··· Extracted data

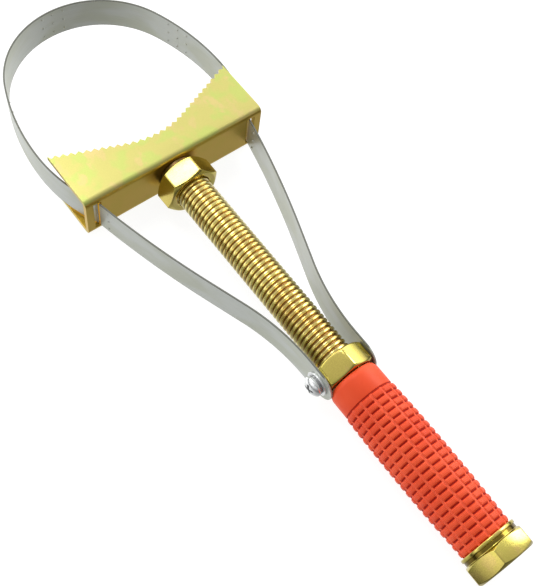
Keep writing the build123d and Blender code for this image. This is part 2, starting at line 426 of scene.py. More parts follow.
def threadFinish(name, values):
    # the same plating, with painted shade in the thread's root and painted highlight lines below the crest's
    # edges: the colour follows the distance from the axis
    material, nodes = newFinish(name)
    place = nodes.objectPlace()
    across, _, up = place.parts()
    radius = (across * across + up * up).math("SQRT", across * across + up * up)
    drift = nodes.noise(place, values["drift"], 2.0)
    grain = nodes.noise(place, 1 / values["grain"], 4.0, 0.6)
    # painted shade: the root colour towards the thread's root
    unshaded = radius.between(values["rootRadius"], values["crestRadius"])
    gilded = nodes.mix(drift.between(*values["bronzeNoise"]), values["gold"], values["bronze"])
    # painted highlight: a bright line up to this radius, fading out just above it
    crest = values["glintRadius"]
    above = radius.between(crest, crest + values["glintAfter"])
    glint = radius.between(crest - values["glintBefore"], crest) * (1 - above)
    shaded = nodes.mix(unshaded, values["root"], gilded)
    nodes.surface({
        "Base Color": nodes.mix(glint * values["glintShare"], shaded, values["glint"]),
        "Metallic": 1.0,
        "Roughness": (values["roughness"] + (grain - 0.5) * values["grainGloss"]
                      + (1 - unshaded) * values["rootGloss"]),
        "Normal": nodes.bump(grain, values["relief"]),
    })
    return material


springSteel = {
    "grey": rgb(192, 196, 190),
    "olive": rgb(183, 187, 173),
    # painted dark reflection along the strip's edges
    "edge": rgb(84, 84, 76),
    "streak": rgb(160, 162, 154),
    "metallic": 0.5,
    "halfWidth": 8.75 * mm,
    "edgeWidth": 0.55 * mm,
    "edgeFade": 0.2,  # share of the edge's width that is fully dark
    "edgeShadeShare": 0.85,
    "streakStretch": (60, 3200, 1),
    "driftStretch": (30, 90, 1),
    "fineStretch": (900, 6000, 1),
    "oliveNoise": (0.4, 0.65),
    "streakNoise": (0.45, 0.8),
    "streakShare": 0.35,
    "streakGloss": 0.2,
    "edgeGloss": 0.15,
    "streakRelief": 0.6,
    "fineRelief": 0.4,
    "roughness": 0.36,
    "relief": 0.01 * mm,
}


def bandFinish(name, values):
    # rolled strip: streaks along its length, and a painted dark reflection along both edges; the map is
    # (along, across) in metres
    material, nodes = newFinish(name)
    place = nodes.mapPlace()
    across = place.parts()[1]
    streak = nodes.noise(nodes.stretched(place, values["streakStretch"]), 1.0, 3.0, 0.6)
    drift = nodes.noise(nodes.stretched(place, values["driftStretch"]), 1.0, 2.0)
    fine = nodes.noise(nodes.stretched(place, values["fineStretch"]), 1.0, 2.0, 0.7)
    # painted dark reflection: the edge colour fades in over the outer edge width on both sides
    rim = across.math("ABSOLUTE", across).between(
        values["halfWidth"] - values["edgeWidth"],
        values["halfWidth"] - values["edgeFade"] * values["edgeWidth"],
    )
    tinted = nodes.mix(drift.between(*values["oliveNoise"]), values["grey"], values["olive"])
    streakShare = streak.between(*values["streakNoise"]) * values["streakShare"]
    streaked = nodes.mix(streakShare, tinted, values["streak"])
    nodes.surface({
        "Base Color": nodes.mix(rim * values["edgeShadeShare"], streaked, values["edge"]),
        "Metallic": values["metallic"],
        "Roughness": (values["roughness"] + (streak - 0.5) * values["streakGloss"]
                      + rim * values["edgeGloss"]),
        "Normal": nodes.bump(
            streak * values["streakRelief"] + fine * values["fineRelief"], values["relief"]),
    })
    return material


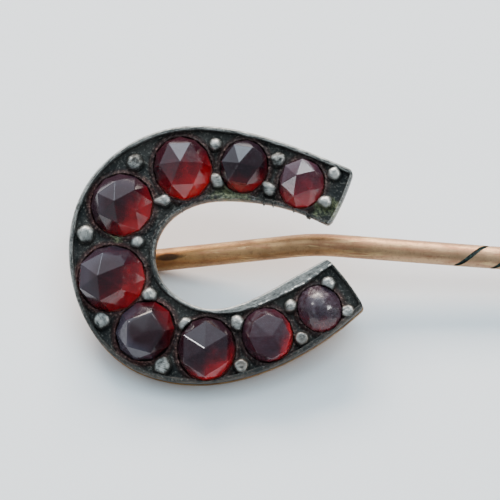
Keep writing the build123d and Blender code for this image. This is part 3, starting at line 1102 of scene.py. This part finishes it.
# The room's strength away from its bright side and towards it, and between which
# cosines of the angle to that side it rises.
DIM_ROOM = 0.34
BRIGHT_ROOM = 2.1
ROOM_TURNS = (0.50, 0.95)

# What the lamps point at, in metres.
LAMPS_AIM = Vector((-0.02, 0, 0))

# The camera: the place on the head at the picture's middle in millimetres, how far it
# stands to the right of the head's own view and below it, and how the picture is turned.
PICTURE_MIDDLE = (9.683, 0.087, 0)
LENS_RIGHT = 4
LENS_BELOW = 7
PICTURE_TURN = -4
SENSOR = 36


class STICKPIN_OT_stage(bpy.types.Operator):
    """Floor, lights and camera"""

    bl_idname = "stickpin.stage"
    bl_label = "Stage"

    def execute(self, context):
        sizes = context.scene.stickpin_stage
        self.floor(context, sizes)
        self.room(context, sizes)
        for row in LAMPS:
            lamp = self.lamp(row.name, row.place, row.size, row.power, row.colour)
            lamp.visible_glossy = row.mirrored
        for row in PANES:
            turn, rise = math.radians(row.bearing), math.radians(row.height)
            flat = math.cos(rise)
            way = Vector((math.sin(turn) * flat, math.cos(turn) * flat, math.sin(rise)))
            pane = self.lamp(row.name, way * PANE_DISTANCE, row.size, row.power, (1.0, 1.0, 1.0))
            pane.visible_diffuse = False
        self.camera(context, sizes)
        return {"FINISHED"}

    def floor(self, context, sizes):
        bm = bmesh.new()
        bmesh.ops.create_grid(bm, x_segments=1, y_segments=1, size=sizes.floor)
        mesh = bpy.data.meshes.new("floor")
        bm.to_mesh(mesh)
        bm.free()
        floor = bpy.data.objects.new("floor", mesh)
        context.scene.collection.objects.link(floor)
        mat, _, bsdf = new_material("pale floor")
        bsdf.inputs["Base Color"].default_value = FLOOR_COLOUR
        bsdf.inputs["Roughness"].default_value = FLOOR_ROUGHNESS
        put(floor, mat)

    def room(self, context, sizes):
        world = bpy.data.worlds.new("studio")
        context.scene.world = world
        world.use_nodes = True
        n = Nodes(world.node_tree)
        back = world.node_tree.nodes["Background"]
        back.inputs[0].default_value = SKY_COLOUR
        way = n.add("ShaderNodeTexCoord").outputs["Generated"]
        toward = n.vector("DOT_PRODUCT", way, Vector(sizes.bright_side)).outputs["Value"]
        n.feed(n.level(toward, *ROOM_TURNS, DIM_ROOM, BRIGHT_ROOM), back.inputs[1])

    def lamp(self, name, place, size, power, colour):
        light = bpy.data.lights.new(name, "AREA")
        light.shape = "RECTANGLE"
        light.size, light.size_y = size
        light.energy = power
        light.color = colour
        obj = bpy.data.objects.new(name, light)
        obj.location = place
        obj.rotation_mode = "QUATERNION"
        aim = LAMPS_AIM - Vector(place)
        obj.rotation_quaternion = aim.to_track_quat("-Z", "Y")
        bpy.context.scene.collection.objects.link(obj)
        return obj

    def camera(self, context, sizes):
        cam = bpy.data.cameras.new("camera")
        cam.sensor_width = SENSOR
        cam.lens = SENSOR * sizes.distance / sizes.view_width
        cam.clip_start = 0.01
        obj = bpy.data.objects.new("camera", cam)
        right_of, below = (math.tan(math.radians(turn)) for turn in (LENS_RIGHT, LENS_BELOW))
        to_lens = OUT + ALONG * right_of - ACROSS * below
        to_lens.normalize()
        flat = (ALONG - to_lens * ALONG.dot(to_lens)).normalized()
        right = Matrix.Rotation(math.radians(PICTURE_TURN), 3, to_lens) @ flat
        turn = Matrix((right, to_lens.cross(right), to_lens)).transposed()
        place = head_point(*PICTURE_MIDDLE) + to_lens * sizes.distance
        obj.matrix_world = Matrix.Translation(place) @ turn.to_4x4()
        context.scene.collection.objects.link(obj)
        context.scene.camera = obj


STEPS = [
    STICKPIN_OT_silver_setting,
    STICKPIN_OT_garnets,
    STICKPIN_OT_gold,
    STICKPIN_OT_stage,
]


class STICKPIN_PT_sidebar(bpy.types.Panel):
    """Builds the stick pin piece by piece"""

    bl_label = "Stick Pin"
    bl_idname = "STICKPIN_PT_sidebar"
    bl_space_type = "VIEW_3D"
    bl_region_type = "UI"
    bl_category = "Stick Pin"

    def draw(self, context):
        for step in STEPS:
            self.layout.operator(step.bl_idname)


GROUPS = {
    "stickpin_silver": SilverSizes,
    "stickpin_garnets": GarnetSizes,
    "stickpin_gold": GoldSizes,
    "stickpin_stage": StageSizes,
}
CLASSES = list(GROUPS.values()) + STEPS + [STICKPIN_PT_sidebar]


def register():
    for cls in CLASSES:
        bpy.utils.register_class(cls)
    for name, group in GROUPS.items():
        setattr(bpy.types.Scene, name, PointerProperty(type=group))


def unregister():
    for name in GROUPS:
        delattr(bpy.types.Scene, name)
    for cls in reversed(CLASSES):
        bpy.utils.unregister_class(cls)


def main():
    register()
    bpy.ops.stickpin.silver_setting()
    bpy.ops.stickpin.garnets()
    bpy.ops.stickpin.gold()
    bpy.ops.stickpin.stage()


if __name__ == "__main__":
    main()
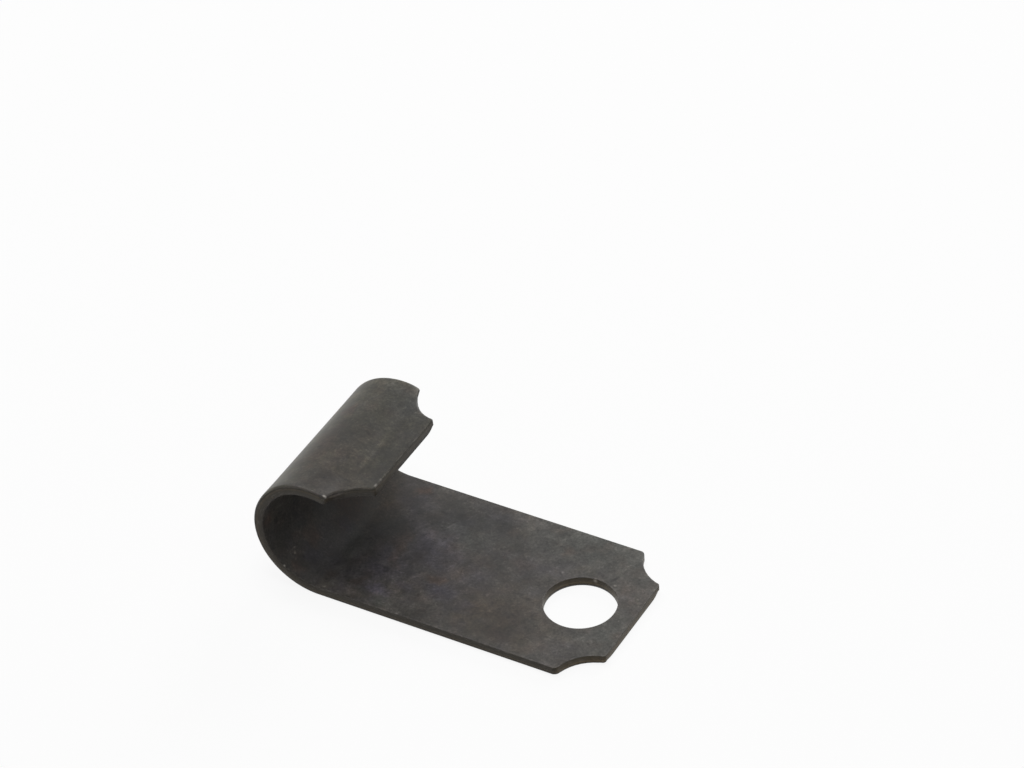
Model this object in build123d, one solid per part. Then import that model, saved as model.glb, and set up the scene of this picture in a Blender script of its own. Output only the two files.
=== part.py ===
from build123d import *
from collections import Counter
from math import sqrt
import os

# Jack wrench clip: one strip of spring steel. The flat base is bolted down through its hole,
# and the other end is rolled into a curl that grips the wrench's round bar. Millimetres.
# The origin is the centre of the hole on the underside of the base. +X points to the end of
# the base beyond the hole, and +Z is up, the side that the curl rises on.

# Strip
strip_width = 25.4
sheet_thickness = 1.45

# Base
hole_diameter = 10.0
hole_to_base_end = 7.9
hole_to_curl_axis = 33.35

# Curl, and the tongue that leaves it: a bend back, then a short straight lip
curl_bore_radius = 7.8
curl_past_top_angle = 17.0
relief_bend_radius = 6.0
lip_angle = 4.5
lip_length = 2.5

# Scalloped corners: each scallop is centred a little outside the two edges that it cuts
scallop_radius = 6.0
base_scallop_beyond_side = 1.0
base_scallop_beyond_end = 1.15
lip_scallop_beyond_side = 1.15
lip_scallop_beyond_end = 0.85
point_rounding = 0.45

# The press rolls the rim of the outer face as it blanks the strip. The inner rim and the upper
# rim of the hole come out sharp, and are only eased.
rolled_edge_radius = 0.25
eased_edge_radius = 0.1

touching = 0.001


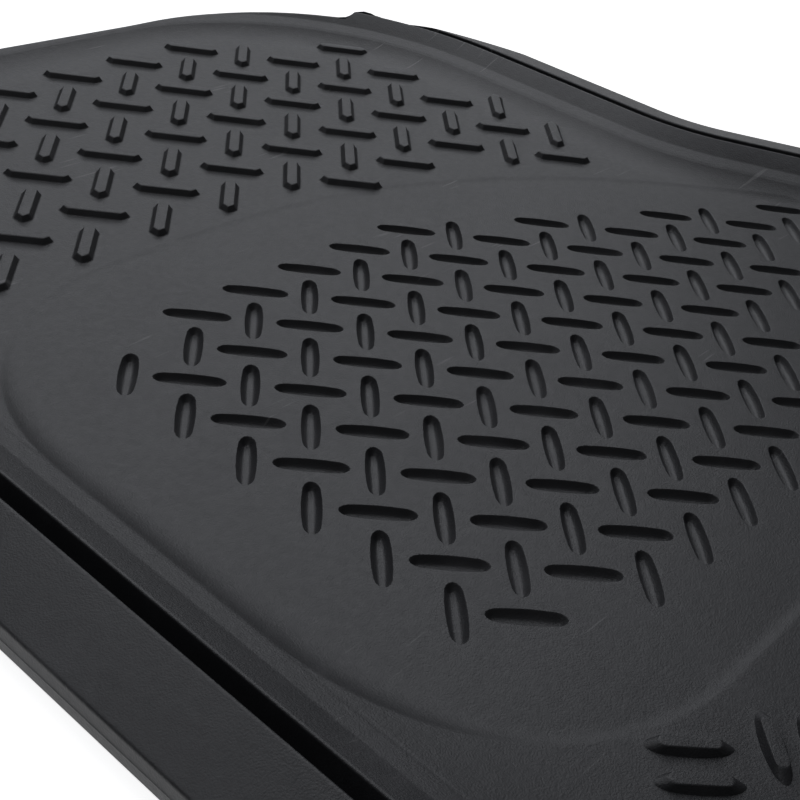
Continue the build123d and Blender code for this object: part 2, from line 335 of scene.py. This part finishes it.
front_slot_field = np.array([
    (132.5, 316), (265.5, 316), (443.5, 418), (265.5, 520), (132.5, 520), (87.5, 492), (87.5, 344),
], float)
FRONT["slots"] = slots_in(front_slot_field, (113.5, 424.9))
FRONT["bars"] = single_bars(FRONT, (228.8, 622.4), 514, 100.5)
FRONT["pairs"] = paired_bars(FRONT, (104.2, 279.4), 421)

rear_middle = (225.0, 215.0)
rear_slot_field = REAR["panel_outline"] + 22 * REAR["panel_normals"]
REAR["slots"] = slots_in(rear_slot_field, rear_middle)
REAR["bars"] = single_bars(REAR, rear_middle, rear_middle[1], 0)
REAR["pairs"] = paired_bars(REAR, rear_middle, rear_middle[1])
for name, mat in (("front", FRONT), ("rear", REAR)):
    print(name, "mat:", {kind: len(mat[kind]) for kind in ("slots", "bars", "pairs")})

# %% [markdown]
# ## Gathering one mesh
#
# A moulding is one closed skin, so all of its points and faces go into one list.  Rings of
# points with equal counts are joined by strips of four-sided faces, which is how the rim,
# the slots and the bars are made.


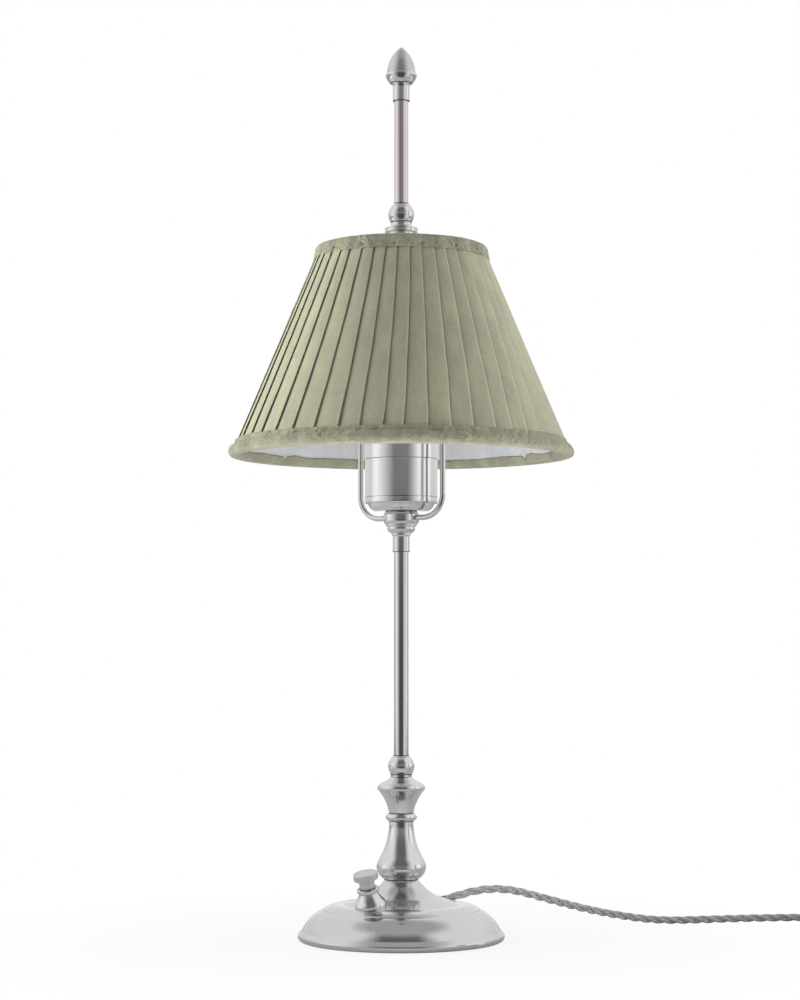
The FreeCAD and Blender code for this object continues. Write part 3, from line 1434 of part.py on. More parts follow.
def make_plug(entry):
    """A round earthed plug that lies with its pins along -Y, entered by the cord at its relief."""
    neck = "plug_relief_length"
    grip_low = f"({neck} + plug_grip_length)"
    head_low = f"({grip_low} + plug_taper_length)"
    face = f"({head_low} + plug_head_length)"
    where = {"x": entry.x, "y": entry.y, "z": entry.z, "yaw": "270", "pitch": "90"}
    body = turned("plug_body", [
        ("0", "0"),
        ("plug_relief_radius", "0"),
        ("plug_relief_root_radius", neck),
        ("plug_grip_radius", f"{neck} + 3", "out", "0.8"),
        ("plug_grip_radius", grip_low, "in", "0.8"),
        ("plug_head_radius", head_low, "out", "1"),
        ("plug_head_radius", f"{face} - plug_edge"),
        ("plug_head_radius - plug_edge", face, "round", "plug_edge"),
        ("0", face),
    ], **where)
    for side in ("-", ""):
        slot = sketch_on(body, "clip_slot", "XY_Plane", frame_text("0", "0", face, "0", "0"))
        inner = "(plug_head_radius - plug_clip_thickness)"
        low, high = (f"-{inner} - 4", f"-{inner}") if side else (inner, f"{inner} + 4")
        draw_box(slot, low, "-plug_clip_width / 2", high, "plug_clip_width / 2")
        pocket(body, slot, "plug_clip_length")
    pins = []
    clips = []
    for index, side in enumerate((-1, 1)):
        pin = turned(f"pin_{index + 1}", [
            ("0", "0"),
            ("plug_pin_radius", "0"),
            ("plug_pin_radius", "plug_pin_length - 1"),
            ("plug_pin_radius - 1", "plug_pin_length", "round", "1"),
            ("0", "plug_pin_length"),
        ], **dict(where, x=f"{entry.x} + {side} * plug_pin_pitch / 2", y=f"{entry.y} - {face}"))
        clip = new_body(f"clip_{index + 1}", **where)
        strip = sketch_on(clip, "strip", "XY_Plane", frame_text("0", "0", face, "0", "0"))
        inner = "(plug_head_radius - plug_clip_thickness)"
        low = f"{side} * {inner}" if side > 0 else f"{side} * ({inner} + 0.8)"
        high = f"{side} * ({inner} + 0.8)" if side > 0 else f"{side} * {inner}"
        draw_box(strip, low, "-plug_clip_width / 2 + 0.2", high, "plug_clip_width / 2 - 0.2")
        pad(clip, strip, "plug_clip_length", up=False)
        pins.append(pin)
        clips.append(clip)
    for member in pins + clips:
        pieces.remove(member)
    group("plug_pins", pins)
    group("plug_earth_clips", clips)


# ---------------------------------------------------------------- build, check and write

make_base_shell()
make_base_weight()
make_base_fixings()
make_baluster()
make_stem()
make_yoke()
make_lampholder()
make_bulb()
make_shade_lining()
make_shade_cover()
make_shade_frame()
make_bands()
make_top()
make_switch()
make_wiring()
make_cord_outlet()
make_plug(make_cord())
doc.recompute()

for item in doc.Objects:
    if "Invalid" in item.State or "Error" in item.State:
        raise RuntimeError(f"{item.Label} failed: {item.State}")
for piece in pieces:
    if piece.Shape.isNull() or not piece.Shape.isValid():
        raise RuntimeError(f"{piece.Label} has no sound solid")

os.makedirs("parts", exist_ok=True)
for piece in pieces:
    piece.Shape.exportStep(f"parts/{piece.Label}.step")
print(len(pieces), "pieces written")
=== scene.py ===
"""The looks of a candlestick table lamp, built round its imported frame.

Lengths are in metres, or in millimetres where a name ends in mm. The lamp stands on the Z axis and
its front is -Y.
"""

import json
import math

import bpy
import numpy as np
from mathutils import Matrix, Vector, noise


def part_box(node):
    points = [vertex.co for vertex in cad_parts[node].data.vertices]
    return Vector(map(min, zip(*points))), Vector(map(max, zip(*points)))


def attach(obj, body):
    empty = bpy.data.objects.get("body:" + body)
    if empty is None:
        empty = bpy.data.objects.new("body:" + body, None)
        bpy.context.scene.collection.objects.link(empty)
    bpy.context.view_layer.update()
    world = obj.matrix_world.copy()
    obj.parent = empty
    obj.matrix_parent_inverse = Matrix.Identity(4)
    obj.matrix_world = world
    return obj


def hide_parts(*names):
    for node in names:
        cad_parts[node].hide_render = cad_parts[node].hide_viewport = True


MM = 0.001

# The camera, solved from the photograph's ellipses: focal length in pixels of a 1000-pixel height.
FOCAL_PIXELS = 2350
FRAME_PIXELS = 1000
SENSOR_MM = 36
CAMERA_PLACE = (-0.0008, -1.5, 0.1874)
CAMERA_PITCH = 3.507

# The shade's fold line, where the pleats' edges lie, from its bottom rim up.
SHADE_HEIGHT = 136.0 * MM
SHADE_BOTTOM_RADIUS = 109.4 * MM
SHADE_TOP_RADIUS = 52.5 * MM
SHADE_SLOPE = (SHADE_BOTTOM_RADIUS - SHADE_TOP_RADIUS) / SHADE_HEIGHT
SHADE_MEAN_RADIUS = 85 * MM

# The pleats: their number, the first one's turn and their lean over the height, in degrees.
PLEATS = 47
PLEAT_PHASE = 4.05
PLEAT_LEAN = 5.5
PLEAT_ROWS = 56
COVER_MARGIN = 1.2 * MM
# Across one pleat: (share of its width, depth below the fold line in millimetres, 1 where a
# highlight is painted along the fold's edge and -1 where shade is painted under it).
PLEAT_PANEL = [(0.03, 1.20, -0.7), (0.10, 1.02, -0.1), (0.24, 0.76, 0), (0.42, 0.50, 0),
               (0.60, 0.28, 0), (0.77, 0.11, 0), (0.90, 0.03, 0.1), (0.965, 0.02, 0.9),
               (0.992, 0.12, 1), (0.995, 0.28, 0), (0.965, 0.40, -0.8), (0.90, 0.52, -1),
               (0.85, 0.78, -1), (0.87, 1.14, -1), (0.94, 1.32, -1)]
# The front pleats' wander from even spacing, in degrees, near the shade's bottom and near its top.
PLEAT_SHIFTS = [(-5.2, -6.4), (-3.6, -5.5), (-3.9, -4.2), (-3.2, -3.2), (-2.7, -3.2),
                (-1.5, -1.75), (-0.15, -1.2), (-0.6, -1.25), (-0.2, -1.2), (-1.0, -1.0),
                (-0.65, -1.6), (-0.3, -0.6), (0.2, 0.0), (0.8, 0.4), (0.6, 1.5), (0.0, 2.6)]
# The height of the lower of the two and the height between them, as shares of the cover's height.
SHIFT_START = 0.14
SHIFT_SPAN = 0.72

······

= What you are asked to do =
Nothing but the lines from the one with "for item in" through the one with "from mathutils import Matrix, Vector, noise" should be retyped; include both and keep them exact.

= Answer to this task =
for item in doc.Objects:
    if "Invalid" in item.State or "Error" in item.State:
        raise RuntimeError(f"{item.Label} failed: {item.State}")
for piece in pieces:
    if piece.Shape.isNull() or not piece.Shape.isValid():
        raise RuntimeError(f"{piece.Label} has no sound solid")

os.makedirs("parts", exist_ok=True)
for piece in pieces:
    piece.Shape.exportStep(f"parts/{piece.Label}.step")
print(len(pieces), "pieces written")
=== scene.py ===
"""The looks of a candlestick table lamp, built round its imported frame.

Lengths are in metres, or in millimetres where a name ends in mm. The lamp stands on the Z axis and
its front is -Y.
"""

import json
import math

import bpy
import numpy as np
from mathutils import Matrix, Vector, noise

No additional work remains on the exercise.